Exercise directions – Give all of the lines again exactly as they read.

Information shown –
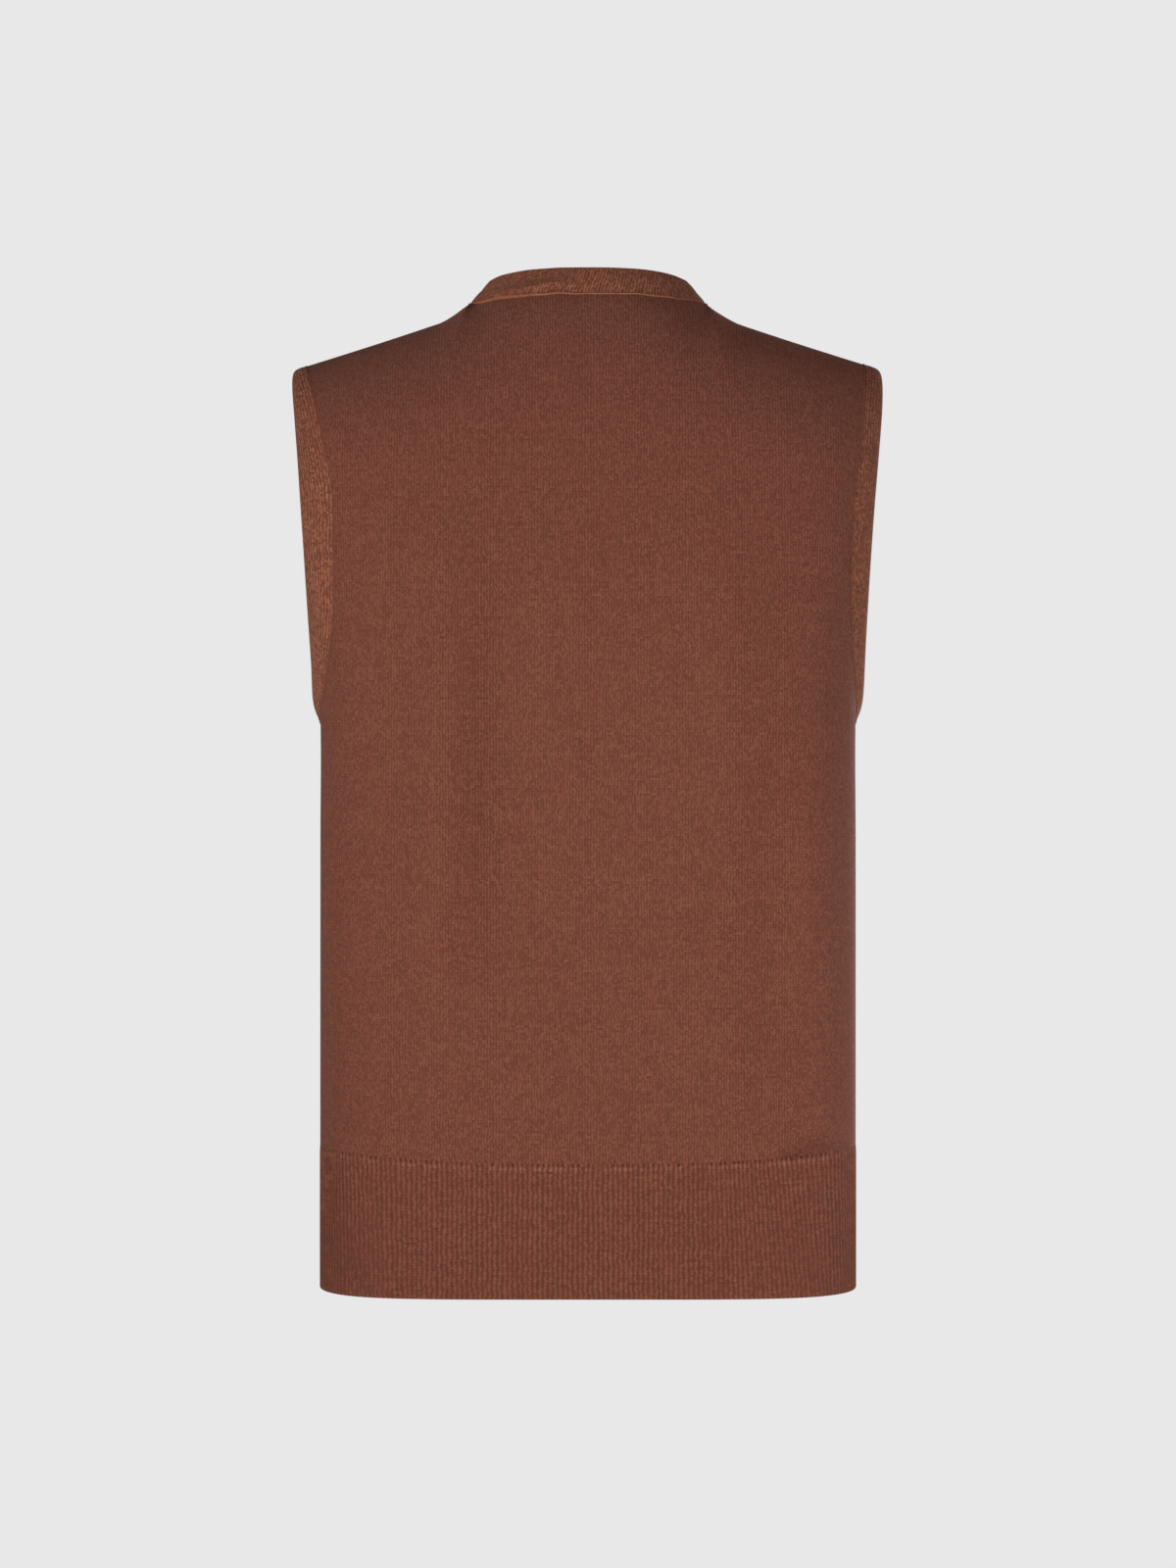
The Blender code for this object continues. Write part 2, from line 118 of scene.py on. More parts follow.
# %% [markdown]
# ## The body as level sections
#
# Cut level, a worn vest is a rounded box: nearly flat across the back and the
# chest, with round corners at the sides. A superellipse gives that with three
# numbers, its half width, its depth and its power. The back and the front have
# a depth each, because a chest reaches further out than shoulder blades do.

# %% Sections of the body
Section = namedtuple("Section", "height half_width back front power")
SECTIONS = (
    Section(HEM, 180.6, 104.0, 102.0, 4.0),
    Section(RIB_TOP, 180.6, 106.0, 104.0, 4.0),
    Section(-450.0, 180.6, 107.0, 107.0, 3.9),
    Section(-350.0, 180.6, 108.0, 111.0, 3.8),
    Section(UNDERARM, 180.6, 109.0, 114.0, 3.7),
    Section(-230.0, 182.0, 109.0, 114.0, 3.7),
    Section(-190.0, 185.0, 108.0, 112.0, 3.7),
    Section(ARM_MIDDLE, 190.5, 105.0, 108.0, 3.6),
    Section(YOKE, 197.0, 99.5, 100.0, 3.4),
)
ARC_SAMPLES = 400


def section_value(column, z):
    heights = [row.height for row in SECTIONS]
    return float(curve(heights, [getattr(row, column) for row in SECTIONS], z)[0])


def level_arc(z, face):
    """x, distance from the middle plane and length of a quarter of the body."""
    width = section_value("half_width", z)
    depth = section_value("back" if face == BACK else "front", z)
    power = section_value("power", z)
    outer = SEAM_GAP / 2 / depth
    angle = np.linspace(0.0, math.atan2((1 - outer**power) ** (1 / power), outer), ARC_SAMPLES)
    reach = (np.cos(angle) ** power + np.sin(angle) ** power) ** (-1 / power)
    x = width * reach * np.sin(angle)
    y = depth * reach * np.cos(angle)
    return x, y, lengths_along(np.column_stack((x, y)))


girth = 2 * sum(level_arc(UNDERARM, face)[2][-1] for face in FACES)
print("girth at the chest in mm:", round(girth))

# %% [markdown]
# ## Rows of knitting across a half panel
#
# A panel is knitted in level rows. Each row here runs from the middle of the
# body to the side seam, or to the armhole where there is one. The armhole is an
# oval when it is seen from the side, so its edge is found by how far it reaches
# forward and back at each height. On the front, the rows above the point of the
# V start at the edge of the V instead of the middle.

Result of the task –
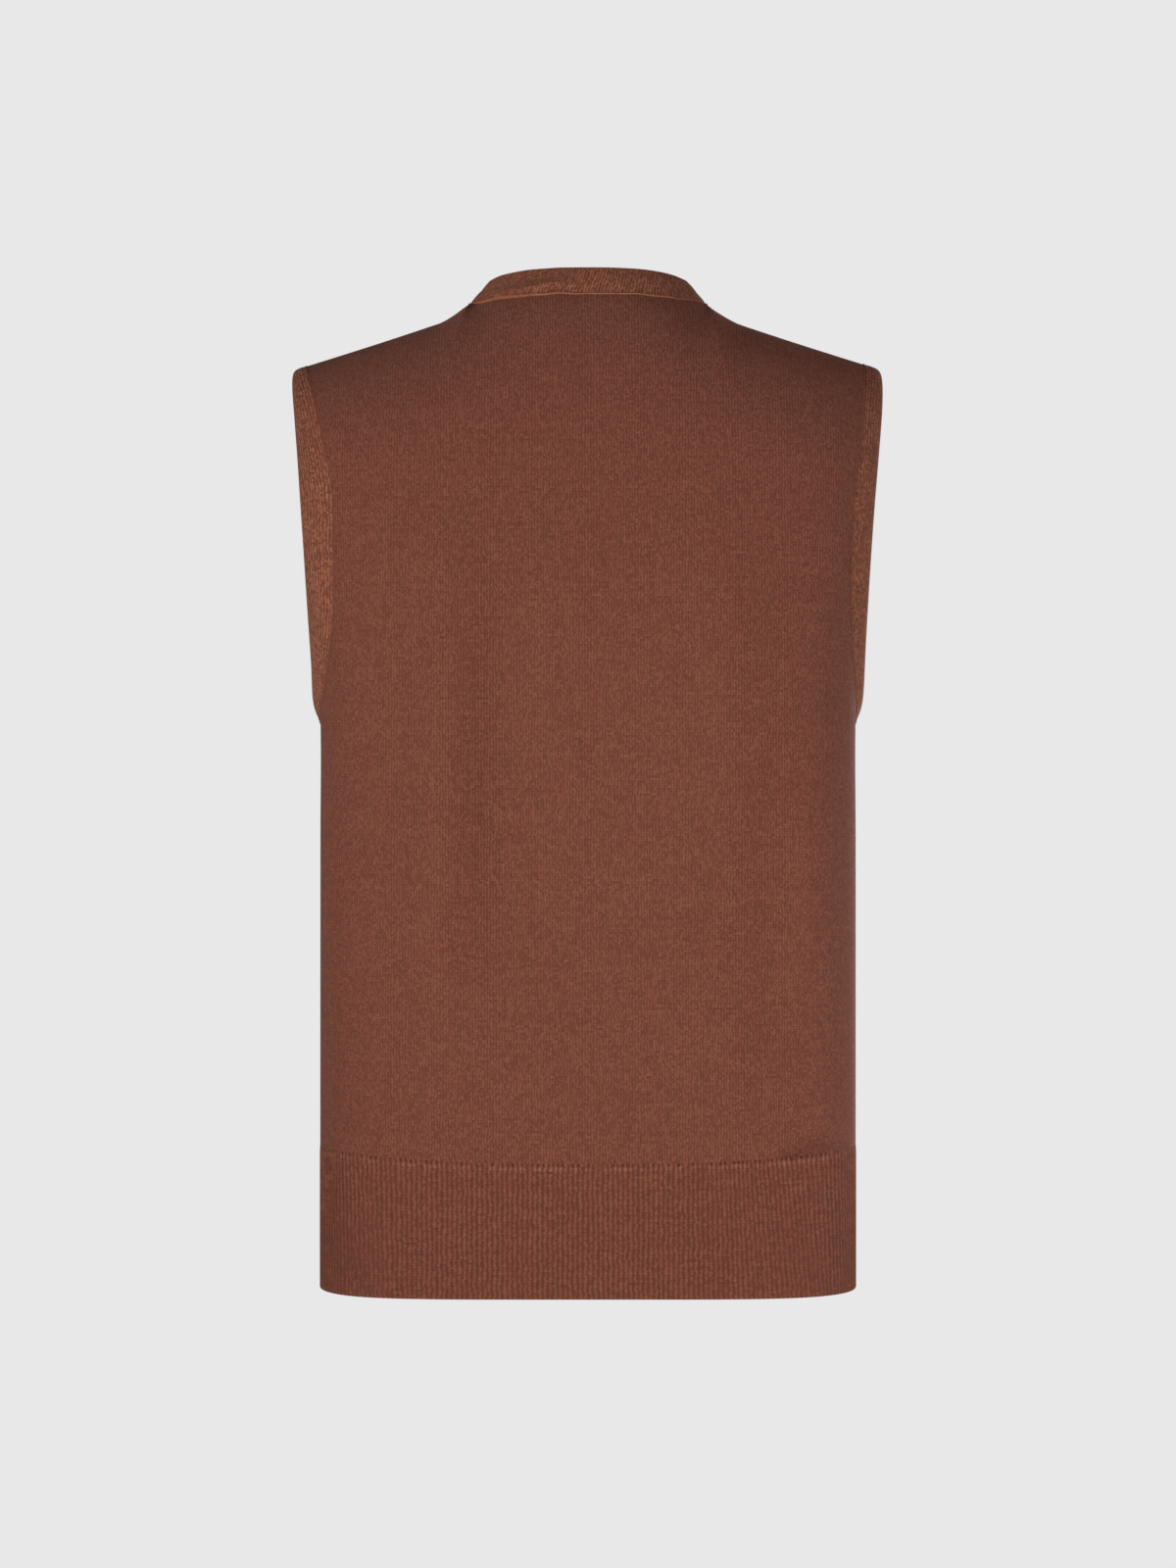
The Blender code for this object continues. Write part 2, from line 118 of scene.py on. More parts follow.
# %% [markdown]
# ## The body as level sections
#
# Cut level, a worn vest is a rounded box: nearly flat across the back and the
# chest, with round corners at the sides. A superellipse gives that with three
# numbers, its half width, its depth and its power. The back and the front have
# a depth each, because a chest reaches further out than shoulder blades do.

# %% Sections of the body
Section = namedtuple("Section", "height half_width back front power")
SECTIONS = (
    Section(HEM, 180.6, 104.0, 102.0, 4.0),
    Section(RIB_TOP, 180.6, 106.0, 104.0, 4.0),
    Section(-450.0, 180.6, 107.0, 107.0, 3.9),
    Section(-350.0, 180.6, 108.0, 111.0, 3.8),
    Section(UNDERARM, 180.6, 109.0, 114.0, 3.7),
    Section(-230.0, 182.0, 109.0, 114.0, 3.7),
    Section(-190.0, 185.0, 108.0, 112.0, 3.7),
    Section(ARM_MIDDLE, 190.5, 105.0, 108.0, 3.6),
    Section(YOKE, 197.0, 99.5, 100.0, 3.4),
)
ARC_SAMPLES = 400


def section_value(column, z):
    heights = [row.height for row in SECTIONS]
    return float(curve(heights, [getattr(row, column) for row in SECTIONS], z)[0])


def level_arc(z, face):
    """x, distance from the middle plane and length of a quarter of the body."""
    width = section_value("half_width", z)
    depth = section_value("back" if face == BACK else "front", z)
    power = section_value("power", z)
    outer = SEAM_GAP / 2 / depth
    angle = np.linspace(0.0, math.atan2((1 - outer**power) ** (1 / power), outer), ARC_SAMPLES)
    reach = (np.cos(angle) ** power + np.sin(angle) ** power) ** (-1 / power)
    x = width * reach * np.sin(angle)
    y = depth * reach * np.cos(angle)
    return x, y, lengths_along(np.column_stack((x, y)))


girth = 2 * sum(level_arc(UNDERARM, face)[2][-1] for face in FACES)
print("girth at the chest in mm:", round(girth))

# %% [markdown]
# ## Rows of knitting across a half panel
#
# A panel is knitted in level rows. Each row here runs from the middle of the
# body to the side seam, or to the armhole where there is one. The armhole is an
# oval when it is seen from the side, so its edge is found by how far it reaches
# forward and back at each height. On the front, the rows above the point of the
# V start at the edge of the V instead of the middle.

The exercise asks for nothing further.